SOURCE EXCERPT:
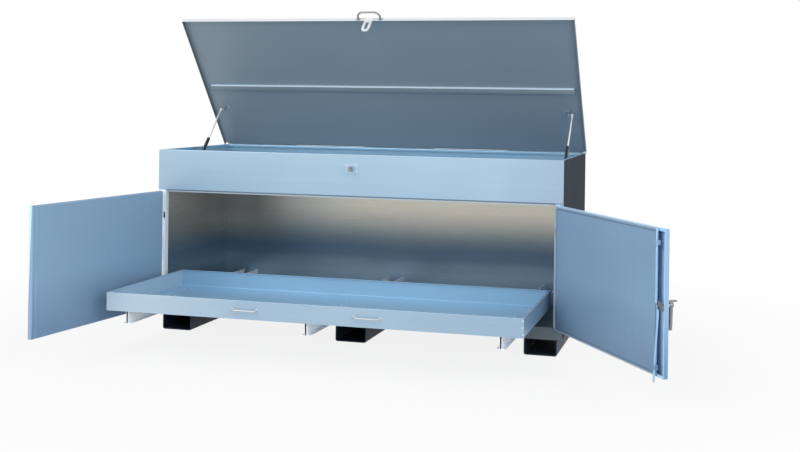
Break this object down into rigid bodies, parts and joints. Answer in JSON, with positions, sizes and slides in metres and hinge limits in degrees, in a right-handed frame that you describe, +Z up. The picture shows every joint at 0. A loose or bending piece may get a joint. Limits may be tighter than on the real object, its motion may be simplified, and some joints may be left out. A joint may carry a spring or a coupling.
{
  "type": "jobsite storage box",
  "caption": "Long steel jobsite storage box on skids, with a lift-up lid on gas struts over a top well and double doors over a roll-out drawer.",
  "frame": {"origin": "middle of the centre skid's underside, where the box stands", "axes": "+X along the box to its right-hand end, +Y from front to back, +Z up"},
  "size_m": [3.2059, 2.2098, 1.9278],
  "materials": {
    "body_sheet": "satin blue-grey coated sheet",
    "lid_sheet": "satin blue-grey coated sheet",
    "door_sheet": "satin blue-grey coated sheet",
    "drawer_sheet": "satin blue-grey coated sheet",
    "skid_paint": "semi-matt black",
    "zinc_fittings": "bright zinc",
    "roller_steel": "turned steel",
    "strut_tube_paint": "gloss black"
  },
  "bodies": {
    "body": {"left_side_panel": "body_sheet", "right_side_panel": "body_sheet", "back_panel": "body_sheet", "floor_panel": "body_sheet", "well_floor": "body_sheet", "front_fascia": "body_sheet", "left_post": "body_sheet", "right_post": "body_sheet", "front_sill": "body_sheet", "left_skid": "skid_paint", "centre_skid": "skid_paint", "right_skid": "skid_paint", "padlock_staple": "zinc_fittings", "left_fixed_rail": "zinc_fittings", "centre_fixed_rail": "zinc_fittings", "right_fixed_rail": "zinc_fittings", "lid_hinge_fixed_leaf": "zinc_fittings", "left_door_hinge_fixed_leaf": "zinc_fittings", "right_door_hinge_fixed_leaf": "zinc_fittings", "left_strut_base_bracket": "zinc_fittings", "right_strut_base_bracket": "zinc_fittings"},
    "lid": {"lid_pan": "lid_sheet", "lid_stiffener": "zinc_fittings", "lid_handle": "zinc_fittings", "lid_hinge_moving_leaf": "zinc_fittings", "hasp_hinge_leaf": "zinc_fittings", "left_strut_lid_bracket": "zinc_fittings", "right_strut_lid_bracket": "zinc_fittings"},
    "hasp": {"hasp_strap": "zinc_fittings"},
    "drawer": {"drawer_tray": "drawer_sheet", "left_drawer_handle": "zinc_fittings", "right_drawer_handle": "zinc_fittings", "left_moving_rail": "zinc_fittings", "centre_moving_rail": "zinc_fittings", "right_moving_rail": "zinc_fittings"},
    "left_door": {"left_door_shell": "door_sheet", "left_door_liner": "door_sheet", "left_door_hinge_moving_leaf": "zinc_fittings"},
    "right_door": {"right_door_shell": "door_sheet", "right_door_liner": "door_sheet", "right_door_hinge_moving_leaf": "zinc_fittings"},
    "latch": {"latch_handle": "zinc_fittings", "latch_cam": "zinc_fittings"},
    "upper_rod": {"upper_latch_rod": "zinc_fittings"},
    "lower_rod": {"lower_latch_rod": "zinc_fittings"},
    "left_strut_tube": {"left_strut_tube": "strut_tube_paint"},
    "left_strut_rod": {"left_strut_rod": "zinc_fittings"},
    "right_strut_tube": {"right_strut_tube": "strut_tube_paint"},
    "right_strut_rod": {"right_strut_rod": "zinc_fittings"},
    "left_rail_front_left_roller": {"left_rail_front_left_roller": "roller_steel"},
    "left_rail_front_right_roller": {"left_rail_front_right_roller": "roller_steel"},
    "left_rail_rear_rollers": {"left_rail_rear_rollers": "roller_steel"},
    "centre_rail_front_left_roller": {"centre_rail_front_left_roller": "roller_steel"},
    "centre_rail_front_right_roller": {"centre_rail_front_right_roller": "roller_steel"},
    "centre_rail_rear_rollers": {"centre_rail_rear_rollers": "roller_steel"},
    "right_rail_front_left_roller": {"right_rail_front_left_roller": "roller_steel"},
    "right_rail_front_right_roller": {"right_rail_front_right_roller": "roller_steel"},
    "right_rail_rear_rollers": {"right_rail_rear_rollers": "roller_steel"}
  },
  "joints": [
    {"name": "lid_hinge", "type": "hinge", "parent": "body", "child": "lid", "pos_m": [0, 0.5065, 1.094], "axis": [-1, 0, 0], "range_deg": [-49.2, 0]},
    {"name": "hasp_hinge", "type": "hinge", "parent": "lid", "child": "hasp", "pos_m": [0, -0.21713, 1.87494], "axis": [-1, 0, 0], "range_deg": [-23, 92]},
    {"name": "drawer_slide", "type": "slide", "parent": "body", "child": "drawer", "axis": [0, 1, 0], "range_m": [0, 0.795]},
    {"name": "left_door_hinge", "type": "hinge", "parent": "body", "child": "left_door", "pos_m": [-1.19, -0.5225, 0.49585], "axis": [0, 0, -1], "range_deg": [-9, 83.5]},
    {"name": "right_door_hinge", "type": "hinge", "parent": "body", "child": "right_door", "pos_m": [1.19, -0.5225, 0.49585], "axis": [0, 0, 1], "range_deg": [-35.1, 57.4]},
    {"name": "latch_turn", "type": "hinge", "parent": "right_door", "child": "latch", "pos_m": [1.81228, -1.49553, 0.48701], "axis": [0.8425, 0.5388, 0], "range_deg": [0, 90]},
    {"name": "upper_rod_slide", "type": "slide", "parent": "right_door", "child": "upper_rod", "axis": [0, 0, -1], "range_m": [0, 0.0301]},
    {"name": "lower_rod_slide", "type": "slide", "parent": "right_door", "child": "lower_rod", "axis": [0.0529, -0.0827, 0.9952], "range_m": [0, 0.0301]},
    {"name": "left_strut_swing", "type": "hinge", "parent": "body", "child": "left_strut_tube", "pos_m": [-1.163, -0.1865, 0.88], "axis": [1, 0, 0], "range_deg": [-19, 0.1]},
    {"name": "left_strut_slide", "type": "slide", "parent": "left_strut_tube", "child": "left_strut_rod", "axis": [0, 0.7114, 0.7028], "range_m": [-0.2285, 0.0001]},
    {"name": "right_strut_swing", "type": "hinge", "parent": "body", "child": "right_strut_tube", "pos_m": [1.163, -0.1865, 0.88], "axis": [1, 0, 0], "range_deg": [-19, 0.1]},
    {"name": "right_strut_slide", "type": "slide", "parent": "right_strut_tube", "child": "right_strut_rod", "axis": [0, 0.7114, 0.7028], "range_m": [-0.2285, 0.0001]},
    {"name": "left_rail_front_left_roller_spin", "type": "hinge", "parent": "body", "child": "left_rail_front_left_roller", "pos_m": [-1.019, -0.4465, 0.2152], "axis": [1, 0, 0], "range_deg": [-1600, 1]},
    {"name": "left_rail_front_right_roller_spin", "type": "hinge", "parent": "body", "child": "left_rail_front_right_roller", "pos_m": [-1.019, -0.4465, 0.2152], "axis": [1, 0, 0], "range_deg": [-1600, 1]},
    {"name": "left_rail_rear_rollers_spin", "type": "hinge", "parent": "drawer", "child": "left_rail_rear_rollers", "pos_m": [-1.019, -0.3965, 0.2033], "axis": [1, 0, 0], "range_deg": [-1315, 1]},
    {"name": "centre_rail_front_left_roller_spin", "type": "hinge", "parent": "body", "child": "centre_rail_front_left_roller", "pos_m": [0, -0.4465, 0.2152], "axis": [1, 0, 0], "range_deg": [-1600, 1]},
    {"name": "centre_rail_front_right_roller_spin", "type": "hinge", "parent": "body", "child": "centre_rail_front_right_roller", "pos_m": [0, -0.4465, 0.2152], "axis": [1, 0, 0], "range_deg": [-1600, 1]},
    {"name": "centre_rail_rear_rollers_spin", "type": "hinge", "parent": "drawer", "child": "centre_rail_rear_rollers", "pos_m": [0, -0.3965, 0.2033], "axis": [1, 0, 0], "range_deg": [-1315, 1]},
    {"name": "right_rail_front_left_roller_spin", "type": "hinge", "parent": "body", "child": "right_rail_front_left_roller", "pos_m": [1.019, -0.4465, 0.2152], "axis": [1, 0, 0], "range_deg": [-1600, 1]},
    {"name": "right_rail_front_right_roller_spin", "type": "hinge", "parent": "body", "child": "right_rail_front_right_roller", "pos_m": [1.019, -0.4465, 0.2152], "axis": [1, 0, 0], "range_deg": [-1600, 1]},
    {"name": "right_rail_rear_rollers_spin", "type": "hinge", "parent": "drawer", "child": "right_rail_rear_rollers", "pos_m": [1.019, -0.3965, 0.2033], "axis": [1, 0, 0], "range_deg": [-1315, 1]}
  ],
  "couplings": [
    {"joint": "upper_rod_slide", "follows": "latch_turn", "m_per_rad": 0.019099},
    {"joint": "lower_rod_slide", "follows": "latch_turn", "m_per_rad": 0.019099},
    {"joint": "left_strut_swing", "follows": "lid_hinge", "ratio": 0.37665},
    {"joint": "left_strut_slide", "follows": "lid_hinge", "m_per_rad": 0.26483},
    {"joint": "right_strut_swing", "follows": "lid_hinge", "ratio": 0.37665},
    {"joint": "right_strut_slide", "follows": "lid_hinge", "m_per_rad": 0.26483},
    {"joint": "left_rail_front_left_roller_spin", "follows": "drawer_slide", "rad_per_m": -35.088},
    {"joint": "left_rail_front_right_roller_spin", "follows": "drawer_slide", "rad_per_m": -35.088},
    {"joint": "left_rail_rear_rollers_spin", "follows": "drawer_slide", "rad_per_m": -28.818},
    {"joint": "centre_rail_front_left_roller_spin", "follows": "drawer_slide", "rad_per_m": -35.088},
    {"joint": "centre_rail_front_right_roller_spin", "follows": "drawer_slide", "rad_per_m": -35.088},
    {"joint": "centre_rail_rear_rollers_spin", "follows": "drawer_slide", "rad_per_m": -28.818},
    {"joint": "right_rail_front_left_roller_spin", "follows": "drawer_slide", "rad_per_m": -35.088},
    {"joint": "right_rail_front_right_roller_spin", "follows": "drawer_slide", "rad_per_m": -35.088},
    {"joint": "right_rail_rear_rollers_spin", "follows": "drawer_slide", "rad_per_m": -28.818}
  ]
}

PROBLEM:
Copy all lines above containing the string "frame".

SOLUTION FOR THIS TASK:
Break this object down into rigid bodies, parts and joints. Answer in JSON, with positions, sizes and slides in metres and hinge limits in degrees, in a right-handed frame that you describe, +Z up. The picture shows every joint at 0. A loose or bending piece may get a joint. Limits may be tighter than on the real object, its motion may be simplified, and some joints may be left out. A joint may carry a spring or a coupling.
  "frame": {"origin": "middle of the centre skid's underside, where the box stands", "axes": "+X along the box to its right-hand end, +Y from front to back, +Z up"},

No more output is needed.